I’ve given myself permission to let our family life be messy sometimes. My children will learn a lot of forgiveness and love and patience from my example. But they will learn just as much from practice -- when I serve cold cereal for dinner three nights in a row, when I am 30 minutes late to pick them up from school, when I say “uh-huh” one too many times in a conversation and they realize that I haven’t really been listening, when I yell at them one minute then hug them and apologize the next.

It’s been a long process, but I’m slowly, slowly letting go of that picture of “perfect mom” that I tried for so many years to live up to. I’m listening to my heart and flipping up my ever-lovin’ Scottish kilt to moon the world when it tries to tell me that my instincts are wrong.

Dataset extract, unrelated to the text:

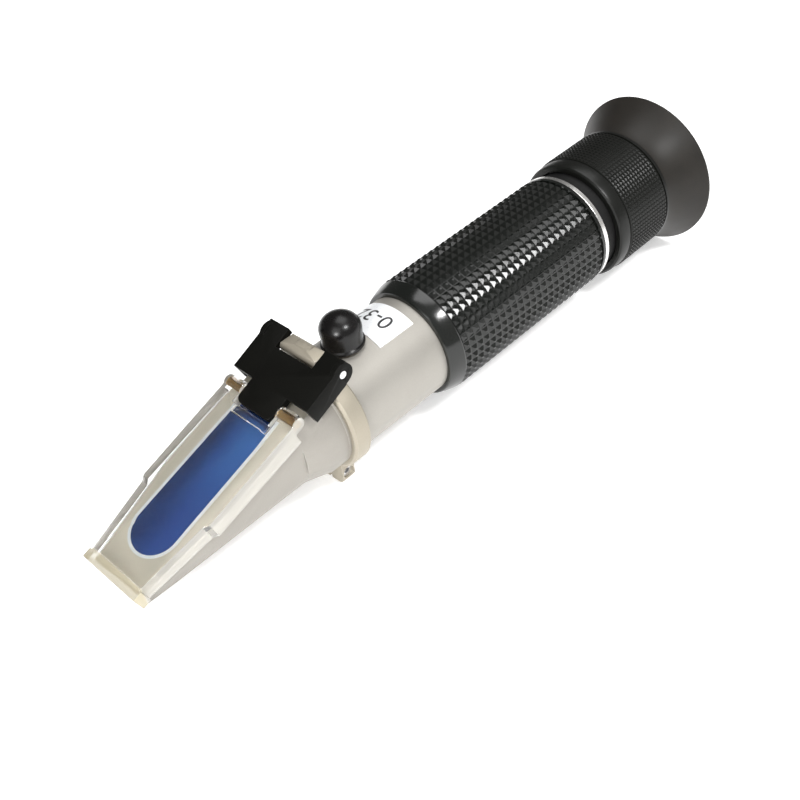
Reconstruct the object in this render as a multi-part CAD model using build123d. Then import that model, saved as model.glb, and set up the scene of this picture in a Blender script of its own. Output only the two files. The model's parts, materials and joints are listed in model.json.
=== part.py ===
"""Handheld refractometer: a slanted prism nose, a hinged clear plate, a rubber-gripped tube and a
focusing eyepiece.

Millimetres. The optical axis runs along X, from the nose tip (-X) to the eyecup (+X). Stations along
it are measured from the grip's front edge, and heights from the axis. place() moves each finished
piece into the part's own frame, which stands on Z = 0 under the middle of the whole length.
"""
import math
import os

from build123d import *

# ---------------------------------------------------------------- driving dimensions
CENTRE_X = 2.55              # station of the middle of the whole length
EYECUP_R = 18.6              # rim of the eyecup, and so the height of the axis above the ground

# Tube and grip
BARREL_R = 11.34
BARREL_BORE = 10.25
BARREL_FRONT = -28.0
BARREL_BACK = 50.4
GRIP_R = 13.5
TRIM_R = 13.3
TRIM_BACK = 51.8
NECK_R = 12.4
NECK_BACK = 60.5

# Nose
SLOPE_DEG = 19.14            # the prism face against the axis
TIP_X = -77.2
TIP_Z = -4.36                # height of the prism face at the tip
NOSE_R = 9.7                 # round underside
NOSE_HALF = 9.0              # flat sides
NOSE_TIP_HALF = 6.3
NOSE_FRONT_U = 0.9
TAPER_U = 22.0               # where the sides start to close in, along the slope from the tip
SHOULDER_FRONT = -31.4
SPIGOT_BACK = -21.5
SPIGOT_BORE = 7.6
LIGHT_BORE = 5.0             # light's way from the prism to the spigot
LIGHT_FRONT = -48.0
BLEND_LENGTH = 6.0           # swell of the underside up to the shoulder
BEVEL_DEG = 40.0             # underside of the tip
TIP_LIP = 1.9                # height left at the tip's front face

# Prism window, in the slope's own frame: U along it from the tip, N out of it
WINDOW_HALF = 5.4
WINDOW_ROUND_U = 12.1        # centre of the window's round end
WINDOW_BACK_U = 40.4
PRISM_DEPTH = 5.0
SEAL = 0.6                   # width of the bead round the prism
SEAL_PROUD = 0.08

# Clear plate
PLATE_GAP = 0.15             # film of liquid under it
PLATE_TOP = 2.5
PLATE_HALF = 10.25
PLATE_TIP_HALF = 7.35
PLATE_WAIST_U = 17.0         # outer step where the plate narrows
PLATE_WAIST_HALF = 9.35
PLATE_TAB_HALF = 8.2         # finger tabs at the tip corners
PLATE_WALL = 1.1
PLATE_INNER_TIP_HALF = 6.45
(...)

Vacuuming in pearls and heels may have been blissful for June Cleaver, but it’s most certainly not for me.


Duchess said...


Heather, it's moms like you that give me hope that I might just cut it in that oh so frightning world called motherhood.

Edge said...

Awesome, Heather. Just awesome. You've put it into words so beautifully. Perhaps this is the threshold of the labyrinth again?

Heather said...

Duches -- I know you'd be a fabulous mother, Simply because of who you are. And you've always done such a beautiful job at being you.

Edge - My life is most definitely labyrinthine right now. Still wandering the depths and finding all sorts of surprises.

Derrick said...

Do you mind if I show that to Kendra?

Heather said...

Derrick, absolutely you can.

You're a writer. I don't send this stuff out into the world hoping that others WON'T read it.:)

brightonwoman said...

Amen. Me too. :-)


Anonymous said...

I ran across your article while searching for a photo of Mrs. Cleaver. I loved your writing style and your message.

I'm a single dad raising a nine-year old daughter. My aspirations as a songwriter have been on hold through more than a dozen years of a stressful and ultimately failed marriage.

Your thoughts have inspired me. You've have set me free from feeling I have to be my own 1950's mom and dad wrapped into one. Thanks!